News & Commentary

June 24, 2024

In today’s news and commentary, workers across the country face extreme heat exposure with minimal government protections, Utility Workers Union of America Local 1-2 reaches a tentative agreement with Con Edison narrowly avoiding a strike, and the Tenth Circuit grants a continuation of a freeze on a wage increase for some federal contractors.

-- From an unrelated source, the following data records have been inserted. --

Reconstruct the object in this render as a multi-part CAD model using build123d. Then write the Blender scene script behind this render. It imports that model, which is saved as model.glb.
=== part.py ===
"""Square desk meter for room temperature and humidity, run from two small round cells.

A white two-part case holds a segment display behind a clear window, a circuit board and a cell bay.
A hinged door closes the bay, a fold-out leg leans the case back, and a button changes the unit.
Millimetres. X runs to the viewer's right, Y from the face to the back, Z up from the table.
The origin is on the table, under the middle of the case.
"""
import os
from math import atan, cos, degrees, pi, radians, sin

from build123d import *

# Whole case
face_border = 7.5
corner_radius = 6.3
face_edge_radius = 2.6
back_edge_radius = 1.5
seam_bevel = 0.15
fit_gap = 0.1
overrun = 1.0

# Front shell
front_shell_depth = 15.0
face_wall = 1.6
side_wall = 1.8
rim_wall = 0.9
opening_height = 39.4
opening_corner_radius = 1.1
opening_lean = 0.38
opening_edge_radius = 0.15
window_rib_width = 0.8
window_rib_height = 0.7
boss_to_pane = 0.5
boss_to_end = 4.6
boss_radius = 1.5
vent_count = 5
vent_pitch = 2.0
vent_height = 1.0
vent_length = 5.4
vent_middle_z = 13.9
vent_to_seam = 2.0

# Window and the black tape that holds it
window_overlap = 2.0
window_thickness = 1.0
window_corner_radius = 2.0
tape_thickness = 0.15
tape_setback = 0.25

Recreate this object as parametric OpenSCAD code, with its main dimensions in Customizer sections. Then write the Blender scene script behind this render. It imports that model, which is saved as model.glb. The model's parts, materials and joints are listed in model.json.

A heat wave swept across the United States this past week, putting nearly 100 million Americans under dangerous weather advisories. The intense heat is dangerous for anyone exposed to it for too long, but most at risk are workers required to continue manual labor outdoors or in hot trucks and warehouses. According to a 2021 study out of the University of California and Stanford University, low-income workers experience heat-related injuries at five times the rate of the highest earners. The U.S. Bureau of Labor Statistics reports that in 2022, forty-three people died of extreme heat exposure while working. Despite the increased frequency of extreme heat and the heightened risk to workers, federal law does not specifically address worker protections from heat.

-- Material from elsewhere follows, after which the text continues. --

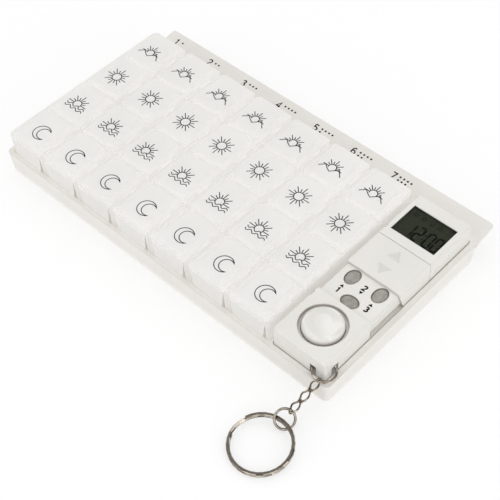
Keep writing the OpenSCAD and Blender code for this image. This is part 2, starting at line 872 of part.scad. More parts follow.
module slide_cover() {
    b = case_bevel;
    section = [
        [b, timer_h], [timer_w - b, timer_h], [timer_w, timer_h - b], [timer_w, skirt_z0],
        [timer_w - skirt_t, skirt_z0], [timer_w - skirt_t, bead_z],
        [timer_w - skirt_t - bead_w - cover_gap, bead_z + bead_h / 2],
        [timer_w - skirt_t, bead_z + bead_h], [timer_w - skirt_t, panel_z + cover_gap],
        [skirt_t, panel_z + cover_gap], [skirt_t, bead_z + bead_h],
        [skirt_t + bead_w + cover_gap, bead_z + bead_h / 2], [skirt_t, bead_z], [skirt_t, skirt_z0],
        [0, skirt_z0], [0, timer_h - b]
    ];
    slant = [
        [-over, skirt_z0 - over], [skirt_slant, skirt_z0 - over], [0, panel_z], [-over, panel_z]
    ];
    arrow_rise = 0.25;
    on_timer() color(timer_white) translate([0, cover_y0, 0]) {
        difference() {
            translate([0, cover_len, 0]) rotate([90, 0, 0]) linear_extrude(cover_len) polygon(section);
            translate([-over, 0, 0]) rotate([90, 0, 90]) linear_extrude(timer_w + 2 * over) polygon(slant);
        }
        translate([mid_x, cover_len * 0.75, timer_h - eps])
            linear_extrude(arrow_rise + eps) arrow_bars();
        translate([mid_x, cover_len * 0.27, timer_h - eps])
            linear_extrude(arrow_rise + eps) rotate(180) arrow_bars();
    }
}

module lcd_window() {
    on_timer() color(clear_tint) translate([mid_x, lcd_y, window_z])
        linear_extrude(window_t) square([lcd_w + 2 * window_lap, lcd_h + 2 * window_lap], center = true);
}

module lcd_panel() {
    on_timer() color(lcd_dark) translate([mid_x, lcd_y, lcd_z])
        linear_extrude(lcd_t) square([lcd_w + 2 * lcd_lap, lcd_h + 2 * lcd_lap], center = true);
}

module lcd_connector() {
    strip_t = 1.8;
    on_timer() color(rubber_grey)
        for (y = [-1, 1])
            translate([mid_x - lcd_w * 0.45, lcd_y + y * (lcd_h / 2 - strip_t) - strip_t / 2, board_top])
                cube([lcd_w * 0.9, strip_t, lcd_z - board_top]);
}

module circuit_board() {
    w = inner_w - 2 * board_clear;
    on_timer() color(board_green) difference() {
        translate([mid_x - w / 2, board_y0, board_z]) cube([w, board_y1 - board_y0, board_t]);
        for (s = screw_spots)
            translate([s.x, s.y, 0]) cylinder(r = upper_boss_r + board_clear, h = timer_h);
    }
}

module button_switches() {
    spots = concat([[dome_x, dome_y, 0]], button_spots());
    on_timer() color(switch_black)
        for (s = spots)
            translate([s.x, s.y, board_top]) {
                translate([-switch_w / 2, -switch_w / 2, 0]) cube([switch_w, switch_w, switch_body_h]);
                cylinder(r = stem_r, h = switch_h);
            }
}

module buzzer() {
    on_timer() color(switch_black) translate([dome_x, dome_y, case_wall]) difference() {
        cylinder(r = buzzer_r, h = buzzer_h);
        translate([0, 0, buzzer_h - 0.8]) cylinder(r = 1.5, h = over);
    }
}

module alarm_button() {
    hollow_r = dome_r - dome_shell - 1.6;
    shoulder_z = dome_top_z - dome_crown - dome_shoulder_r;
    flange_r = dome_r + dome_hole_clear + dome_lap;
    flange_bottom_z = flange_top_z - flange_disc_t;
    outside = concat(
        [[0, flange_bottom_z], [flange_r, flange_bottom_z], [flange_r, flange_top_z], [dome_r, flange_top_z]],
        [for (a = [0:15:75]) [
            dome_r - dome_shoulder_r * (1 - cos(a)),
            shoulder_z + dome_shoulder_r * sin(a)
        ]],
        [[(dome_r - dome_shoulder_r) * 0.6, dome_top_z - dome_crown * 0.3], [0, dome_top_z]]
    );
    inside_top = dome_top_z - dome_crown - dome_shell;
    stem_bottom = switch_tip_z + dome_travel + seat_gap;
    on_timer() color(timer_white) translate([dome_x, dome_y, 0]) {
        difference() {
            rotate_extrude($fn = 96) polygon(outside);
            translate([0, 0, flange_bottom_z - over])
                cylinder(r = hollow_r, h = inside_top - flange_bottom_z + over);
        }
        translate([0, 0, stem_bottom]) cylinder(r = stem_r + 1, h = inside_top - stem_bottom + 0.5);
    }
}

module small_button(b) {
    lap = 2 * (button_clear + button_lap);
    stem_bottom = switch_tip_z + button_travel + seat_gap;
    on_timer() color(rubber_grey) translate([b.x, b.y, 0]) {
        rotate(b.z) {
            hull() {
                translate([0, 0, flange_top_z - eps]) linear_extrude(eps) oval(button_w, button_len);
                translate([0, 0, button_top - 0.5]) linear_extrude(eps) oval(button_w, button_len);
                translate([0, 0, button_top - eps])
                    linear_extrude(eps) oval(button_w - 1.4, button_len - 1.4);
            }
            translate([0, 0, flange_top_z - flange_disc_t])
                linear_extrude(flange_disc_t) oval(button_w + lap, button_len + lap);
        }
        translate([0, 0, stem_bottom])
            cylinder(r = stem_r, h = flange_top_z - stem_bottom - eps);
    }
}

module hour_button() {
    small_button(button_spots()[0]);
}

module minute_button() {
    small_button(button_spots()[1]);
}

module set_button() {
    small_button(button_spots()[2]);
}

// Two round cells side by side, pointing opposite ways
module battery_cells() {
    body_len = cell_len - cell_nub_len;
    on_timer() color(cell_silver)
        for (s = [-1, 1])
            translate([mid_x + s * cell_spread, cells_y, cells_z]) rotate([90 * s, 0, 0])
                translate([0, 0, -cell_len / 2]) {
                    cylinder(d = cell_d, h = body_len);
                    cylinder(r = cell_nub_r, h = cell_len);
                }
}

// Spring plates against the end walls of the battery space
module battery_contacts() {
    reach = contact_room - seat_gap;
    leaf = [
        [0, -contact_w / 2], [contact_t, -contact_w / 2], [contact_t, -2.6], [reach, -0.4], [reach, 0.4],
        [contact_t + 0.7, 2], [contact_t + 0.3, 2], [reach - contact_t, 0.2], [reach - contact_t, -0.2],
        [contact_t, -1.9], [contact_t, contact_w / 2], [0, contact_w / 2]
    ];
    on_timer() color(contact_steel)
        for (s = [-1, 1], e = [-1, 1])
            translate([mid_x + s * cell_spread, cells_y + e * box_in_len / 2, cells_z])
                rotate([0, 0, e > 0 ? 180 : 0]) translate([-contact_w / 2, 0, 0])
                    rotate([90, 0, 90]) linear_extrude(contact_w) polygon(leaf);
}

module battery_door() {
    on_timer() color(timer_white) difference() {
        translate([mid_x, door_y0 + door_len / 2, 0])
            linear_extrude(case_wall) round_rect(door_w, door_len, 1);
        translate([mid_x, door_screw_y, -over])
            cylinder(r = screw_r + 3 * screw_fit, h = case_wall + 2 * over);
        translate([mid_x, door_screw_y, -over]) cylinder(r = counterbore_r, h = door_head_h + over);
        for (k = [0:3])
            translate([mid_x - 5, door_y0 + door_len - 10 + 2 * k, -over]) cube([10, 0.8, over + 0.5]);
    }
}

module screw(head_z, seat_z, shaft_len) {
    translate([0, 0, head_z]) cylinder(r = screw_head_r, h = seat_z - head_z);
    translate([0, 0, seat_z - eps]) cylinder(r = screw_r, h = shaft_len);
}

module door_screw() {
    on_timer() color(contact_steel) translate([mid_x, door_screw_y, 0])
        screw(0.1, door_head_h, door_screw_len);
}

module case_screws() {
    on_timer() color(contact_steel)
        for (s = screw_spots)
            translate([s.x, s.y, 0]) screw(screw_seat_z - screw_head_h, screw_seat_z, screw_len);
}

// Key chain

module corner_ring() {
    color(chain_nickel) translate(ring_middle) rotate([0, corner_ring_tilt, ring_heading])
        translate([0, 0, -corner_stack / 2]) rotate(150)
            two_turn_ring(corner_ring_r, corner_band_w, corner_turn_t);
}

// One half of a link's flat outline: a round end, then a straight side back to the other end
function half_link() = concat(
    [
        for (i = [0:link_end_steps])
            let (a = 180 * i / link_end_steps - 90)
            [link_straight + link_half_w * cos(a), link_half_w * sin(a)]
    ],
    [for (i = [1:link_side_steps - 1]) [link_straight * (1 - 2 * i / link_side_steps), link_half_w]]
);

// Twisted link: its two round ends are turned opposite ways about its length
module chain_link(k) {
    start = hang_point - unit(chain_vector) * hang_overlap;
    middle = start + unit(chain_vector) * (link_half_len + (k - 1) * link_step);
    outline = concat(half_link(), [for (p = half_link()) -p]);
    path = [
        for (p = outline)
            let (turn = link_roll + link_twist * min(max(p.x / link_straight, -1), 1))
            [p.x, p.y * cos(turn), p.y * sin(turn)]
    ];
    color(chain_nickel) translate(middle) rotate([0, chain_dive, chain_heading])
        swept(path, round_profile(link_wire_r, wire_sides), true);
}

module jump_ring() {
    color(chain_nickel) translate(jump_middle) rotate([0, jump_lean, jump_heading])
        rotate_extrude() translate([jump_r, 0]) circle(jump_wire_r, $fn = 24);
}

module split_ring() {
    color(chain_nickel) translate(split_middle) rotate([split_tilt, 0, 0]) rotate(200)
        two_turn_ring(split_r, split_band_w, split_turn_t);
}

tray();
for (i = [1:strip_count]) {
    strip(i);
    for (k = [0:cell_count - 1])
        lid(i, k);
}
timer_upper_case();
timer_lower_case();
slide_cover();
lcd_window();
lcd_panel();
lcd_connector();
circuit_board();
button_switches();
buzzer();
alarm_button();
hour_button();
minute_button();
set_button();
battery_cells();
battery_contacts();
battery_door();
door_screw();
case_screws();
corner_ring();
chain_link(1);  // chain_link_1
chain_link(2);  // chain_link_2
chain_link(3);  // chain_link_3
jump_ring();
split_ring();
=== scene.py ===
import json
import math

import bpy
from mathutils import Matrix, Vector


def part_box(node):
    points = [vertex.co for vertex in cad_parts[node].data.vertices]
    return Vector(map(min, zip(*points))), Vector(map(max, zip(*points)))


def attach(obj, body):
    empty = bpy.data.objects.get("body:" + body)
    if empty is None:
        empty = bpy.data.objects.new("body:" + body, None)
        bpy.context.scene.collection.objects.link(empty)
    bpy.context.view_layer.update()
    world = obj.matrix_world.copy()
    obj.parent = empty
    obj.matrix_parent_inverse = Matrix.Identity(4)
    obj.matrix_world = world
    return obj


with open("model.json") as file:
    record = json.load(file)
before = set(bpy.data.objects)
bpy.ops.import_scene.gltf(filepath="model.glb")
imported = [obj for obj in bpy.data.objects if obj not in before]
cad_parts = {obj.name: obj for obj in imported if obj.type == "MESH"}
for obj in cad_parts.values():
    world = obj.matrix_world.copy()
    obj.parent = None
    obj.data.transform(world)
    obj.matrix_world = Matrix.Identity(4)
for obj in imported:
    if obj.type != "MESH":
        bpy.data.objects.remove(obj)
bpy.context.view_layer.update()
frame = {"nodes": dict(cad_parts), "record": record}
MM = 0.001

# Names and sizes that repeat the part's own, in millimetres

STRIP_COUNT = 7
MEALS = ("bedtime", "evening", "noon", "morning")
FLANGE_RISE = 2.3
FLANGE_DEPTH = 13
FLANGE_SLOPE = FLANGE_RISE / FLANGE_DEPTH
PANEL_ABOVE_BUTTON = 0.1


def add_to_scene(obj):
    bpy.context.scene.collection.objects.link(obj)
    return obj


def mesh_object(name, verts, faces, material):
    """Makes an object from points in millimetres."""
    mesh = bpy.data.meshes.new(name)
    mesh.from_pydata([tuple(c * MM for c in v) for v in verts], [], faces)
    mesh.update()
    obj = bpy.data.objects.new(name, mesh)
    obj.data.materials.append(material)
    return add_to_scene(obj)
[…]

Individual states have failed to fill this regulatory gap. Five states have laws on the books guiding employers response to extreme heat for at least some outdoor laborers. A few others are considering heat protection legislation. Last Thursday, California joined the short list of states with rules protecting indoor workers from extreme heat – Oregon and Minnesota are the only others. California’s law requires employers to provide employees with cool places to take breaks once indoor temperatures reach 82 degrees. At 87 degrees, employers will be required to adjust ways of working, moving shifts earlier in the day or installing fans or air conditioning in workspaces. The law will not take effect until August at the earliest, meaning that workers will have to endure this summer of already record-breaking temperatures relying only on the kindness and forethought of their managers for protection from the heat. Cities around the country have also tried to address heat-related worker safety concerns. As Luke reported, this spring, Phoenix, Arizona’s city council unanimously passed an ordinance providing heat protection for outdoor workers. Meanwhile, the governors of Texas and Florida have explicitly blocked cities and counties from enacting these types of ordinances after local governments in their states attempted to pass their own heat rules. The US Department of Labor is developing heat related regulations but this process has been ongoing for years and any rules produced are unlikely to take effect this year.

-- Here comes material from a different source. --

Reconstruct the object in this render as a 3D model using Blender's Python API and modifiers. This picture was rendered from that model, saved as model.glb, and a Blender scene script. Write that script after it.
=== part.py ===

Improved safety measures were among the list of demands from the Utility Workers Union of America Local 1-2 in their negotiations with Con Edison. Union membership authorized a strike if the parties could not reach agreement on a new contract by midnight Saturday night. Con Edison is the primary power provider for New York City and surrounding areas. The Union represents roughly 8,000 ConEd employees who were eager to avoid a strike during the heat wave. New Yorkers reliant on ConEd for energy can also breathe a sigh of relief, as just a few hours after the previous contract expired, the parties reached a tentative agreement which will be sent to membership for a ratification vote. The proposed agreement includes an enhanced medical plan, general wage increases, and heightened safety measures.

The Tenth Circuit granted a request to continue a wage increase freeze for federal contractors while their employers appeal to the Supreme Court. In 2021, President Biden issued an executive order increasing the minimum wage of federal contract workers to $15 an hour. Two outdoor recreations companies with operations in national parks are appealing that order, arguing that the President’s order was an illegal exercise of authority under the Federal Property and Administrative Services Act. This case is just one of several anti-labor suits brought by the libertarian, public-interest legal organization, Pacific Legal Foundation. The foundation is pushing several constitutional arguments against recent pro-labor legislation in an effort to entice Supreme Court review. The Tenth Circuit’s grant applies only to the two outdoor outfitters suing over the rule. The wage policy will be enforced against other businesses with a permit to operate on federal property.